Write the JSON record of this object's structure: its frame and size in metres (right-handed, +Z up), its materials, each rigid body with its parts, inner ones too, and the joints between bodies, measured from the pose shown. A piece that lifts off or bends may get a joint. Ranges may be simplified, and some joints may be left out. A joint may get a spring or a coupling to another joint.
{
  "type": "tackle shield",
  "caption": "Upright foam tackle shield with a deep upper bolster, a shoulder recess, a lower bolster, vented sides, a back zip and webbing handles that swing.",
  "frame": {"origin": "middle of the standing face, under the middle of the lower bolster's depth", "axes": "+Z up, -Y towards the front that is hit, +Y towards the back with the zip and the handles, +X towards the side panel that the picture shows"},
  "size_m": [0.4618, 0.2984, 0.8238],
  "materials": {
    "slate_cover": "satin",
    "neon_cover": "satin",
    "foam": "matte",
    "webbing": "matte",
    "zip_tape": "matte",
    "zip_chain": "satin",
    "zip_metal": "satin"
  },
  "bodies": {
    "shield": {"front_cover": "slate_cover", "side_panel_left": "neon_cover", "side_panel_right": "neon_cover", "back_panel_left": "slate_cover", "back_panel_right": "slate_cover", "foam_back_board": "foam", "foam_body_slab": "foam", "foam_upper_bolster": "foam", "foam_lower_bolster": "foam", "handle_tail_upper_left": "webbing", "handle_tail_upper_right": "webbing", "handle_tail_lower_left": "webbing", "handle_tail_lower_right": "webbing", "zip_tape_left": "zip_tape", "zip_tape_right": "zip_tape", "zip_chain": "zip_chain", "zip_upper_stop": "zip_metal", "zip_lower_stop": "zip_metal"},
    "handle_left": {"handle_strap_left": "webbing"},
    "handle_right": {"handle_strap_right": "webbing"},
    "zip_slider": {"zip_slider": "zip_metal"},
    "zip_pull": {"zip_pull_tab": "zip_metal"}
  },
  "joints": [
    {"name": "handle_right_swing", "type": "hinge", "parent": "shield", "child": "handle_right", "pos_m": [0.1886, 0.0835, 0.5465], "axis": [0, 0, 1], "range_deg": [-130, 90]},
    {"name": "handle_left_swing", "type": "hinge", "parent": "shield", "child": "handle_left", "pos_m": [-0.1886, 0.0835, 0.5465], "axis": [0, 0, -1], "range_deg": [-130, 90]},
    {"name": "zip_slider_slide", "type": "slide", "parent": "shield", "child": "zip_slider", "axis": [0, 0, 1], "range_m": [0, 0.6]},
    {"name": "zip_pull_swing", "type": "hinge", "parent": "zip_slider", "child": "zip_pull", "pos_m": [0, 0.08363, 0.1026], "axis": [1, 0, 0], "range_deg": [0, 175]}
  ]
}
━━━━━━━━━━━━━━━━━━━━━━━━━━━━━━
Return the full listing, character for character.

Write the JSON record of this object's structure: its frame and size in metres (right-handed, +Z up), its materials, each rigid body with its parts, inner ones too, and the joints between bodies, measured from the pose shown. A piece that lifts off or bends may get a joint. Ranges may be simplified, and some joints may be left out. A joint may get a spring or a coupling to another joint.
{
  "type": "tackle shield",
  "caption": "Upright foam tackle shield with a deep upper bolster, a shoulder recess, a lower bolster, vented sides, a back zip and webbing handles that swing.",
  "frame": {"origin": "middle of the standing face, under the middle of the lower bolster's depth", "axes": "+Z up, -Y towards the front that is hit, +Y towards the back with the zip and the handles, +X towards the side panel that the picture shows"},
  "size_m": [0.4618, 0.2984, 0.8238],
  "materials": {
    "slate_cover": "satin",
    "neon_cover": "satin",
    "foam": "matte",
    "webbing": "matte",
    "zip_tape": "matte",
    "zip_chain": "satin",
    "zip_metal": "satin"
  },
  "bodies": {
    "shield": {"front_cover": "slate_cover", "side_panel_left": "neon_cover", "side_panel_right": "neon_cover", "back_panel_left": "slate_cover", "back_panel_right": "slate_cover", "foam_back_board": "foam", "foam_body_slab": "foam", "foam_upper_bolster": "foam", "foam_lower_bolster": "foam", "handle_tail_upper_left": "webbing", "handle_tail_upper_right": "webbing", "handle_tail_lower_left": "webbing", "handle_tail_lower_right": "webbing", "zip_tape_left": "zip_tape", "zip_tape_right": "zip_tape", "zip_chain": "zip_chain", "zip_upper_stop": "zip_metal", "zip_lower_stop": "zip_metal"},
    "handle_left": {"handle_strap_left": "webbing"},
    "handle_right": {"handle_strap_right": "webbing"},
    "zip_slider": {"zip_slider": "zip_metal"},
    "zip_pull": {"zip_pull_tab": "zip_metal"}
  },
  "joints": [
    {"name": "handle_right_swing", "type": "hinge", "parent": "shield", "child": "handle_right", "pos_m": [0.1886, 0.0835, 0.5465], "axis": [0, 0, 1], "range_deg": [-130, 90]},
    {"name": "handle_left_swing", "type": "hinge", "parent": "shield", "child": "handle_left", "pos_m": [-0.1886, 0.0835, 0.5465], "axis": [0, 0, -1], "range_deg": [-130, 90]},
    {"name": "zip_slider_slide", "type": "slide", "parent": "shield", "child": "zip_slider", "axis": [0, 0, 1], "range_m": [0, 0.6]},
    {"name": "zip_pull_swing", "type": "hinge", "parent": "zip_slider", "child": "zip_pull", "pos_m": [0, 0.08363, 0.1026], "axis": [1, 0, 0], "range_deg": [0, 175]}
  ]
}